College tuition in the U.S. has increased by an average annual rate of 5.6% over the general rate of inflation during the past 10 years, and while financial aid has tried to keep pace, thrifty students are being forced to cut corners like everyone else.

Graduating in four years may be hard and expensive, but there are ways to shave time and money off your education.

"It's more important to graduate than to graduate from a particular school," says Mark Kantrowitz, publisher of Fastweb.com and FinAid.org. "Sometimes students want to go to the 'best' schools and maybe those aren't the ones with the best financial aid possibilities, so what we have is rising debt at graduation. But incomes of college grads has not risen as fast as tuition."

No matter where a person goes to college, though, there are almost always opportunities to shave time -- and money -- off of their education. Our education experts share a few tactics to follow before matriculation and once in school to ease the financial burden after graduation. Your education begins now:

1. AP exams
Saving on that last semester of college, for many students, starts in high school -- sometimes as early as 10th grade. High schools in the U.S., public and private, generally offer whatever "advanced placement" courses they have the faculty for, with curricula geared toward preparing for the College Board's AP exams.

The tests, which cover 31 subjects, are the most direct way to earn college credit before even setting foot on campus, Kantrowitz says, even if every school makes its own decisions about how much credit to award for particular scores (typically scores of three or more on a scale of five). Each exam costs $87, though, so it's important to only take tests you are confident you'll do well on.

"It's limited by the subjects your school offers, of course," Kantrowitz says, "but you don't want to take so many that your performance on the tests isn't very good.

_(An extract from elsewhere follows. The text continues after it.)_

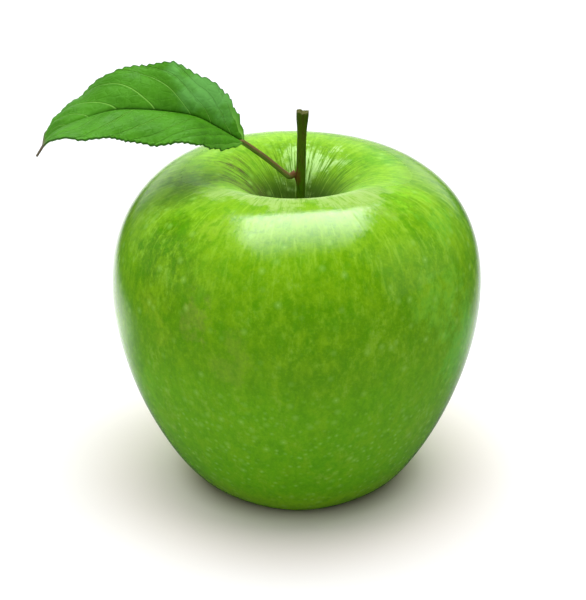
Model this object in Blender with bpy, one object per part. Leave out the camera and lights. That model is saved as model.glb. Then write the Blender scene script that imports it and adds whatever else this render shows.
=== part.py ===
"""A green apple with its stem, one leaf and the dried flower parts in its base.

Metres, +Z up. Every piece is carried by one empty, whose Z axis is the fruit's own axis and whose
height 0 is the surface the fruit stands on. The empty is set so that the world origin is the middle
of the whole object's footprint, on that surface.
"""
import math

import bmesh
import bpy
from mathutils import Vector

MM = 0.001

# Fruit: its half profile as (radius, height), where height is above the standing surface.
CAVITY_FLOOR = Vector((0.0, 50.5)) * MM
CAVITY_TURN = Vector((5.4, 56.9)) * MM
RIM = Vector((17.4, 67.0)) * MM
EQUATOR = Vector((38.1, 43.0)) * MM
FOOT_OUTSIDE = Vector((20.1, 0.0)) * MM
FOOT_INSIDE = Vector((18.1, 0.0)) * MM
BASIN = Vector((0.0, 8.2)) * MM
NO_HANDLE = Vector((0.0, 0.0))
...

So instead of taking a bunch as a senior you can take some as a junior, and in most cases the scores carry over indefinitely."

Mitchell Weiss, author of Life Happens: A Practical Guide to Personal Finance from College to Career and 35-year veteran of the financial services industry, teaches financial literacy at the University of Hartford and recommends that students get as much as they can out of their AP exams.

"I know from my experience with my son that you can appeal, and you should," Weiss says. "Everything can be negotiated, so you can really press to get more credits for those AP scores."